Monday, April 14, 2025

Book Review: Night Watch

(Borrowed and read on the Libby app on my phone) Jayne Anne Philips' Pulitzer Prize-winning novel reminded me of Faulkner's As I Lay Dying. The tale of a young girl and her mother seeking refuge in an insane asylum in post-Civil War West Virginia is told from multiple perspectives and exhibits flowery language to describe the hardscrabble, backwoods journeys of the characters from before, during an after the Late Unpleasantness Between the States. Philips' uses the story to develop her theme of the trauma inflicted by the war. Soldiers, parents, wives and children lose their identities and struggle to forge new ones by feigning madness or burying their memories. The mother, called Miss Janet, loses one husband to the war (he fights for the Union) and is later oppressed by a Southern deserter. The setting is also representative since West Virginia split from Virginia over the war and many WV residents still sympathized with the Confederacy.
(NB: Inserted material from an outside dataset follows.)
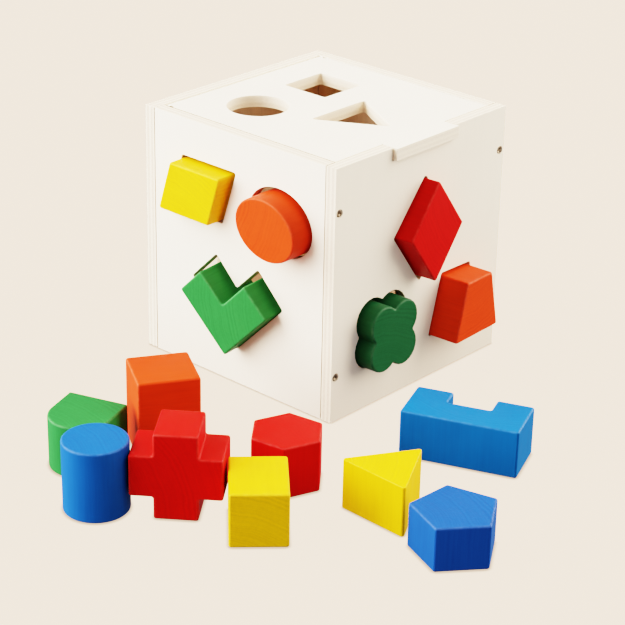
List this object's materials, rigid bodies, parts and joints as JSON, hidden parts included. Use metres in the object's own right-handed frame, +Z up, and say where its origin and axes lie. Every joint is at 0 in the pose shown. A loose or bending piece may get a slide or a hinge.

The conflict between Miss Janet and her two men reflects the national divide and comes to a tragic conclusion when they all meet in the asylum, along with Janet's daughter ConaLee who poses as her maidservant. All of the characters who also include Dearbhla, Miss Janet's neighbor and guardian angel, Dr. Story, head of the asylum, Miss Hexum, the motherly kitchen supervisor, and Weed, an orphan living at the asylum, are exceptionally well drawn.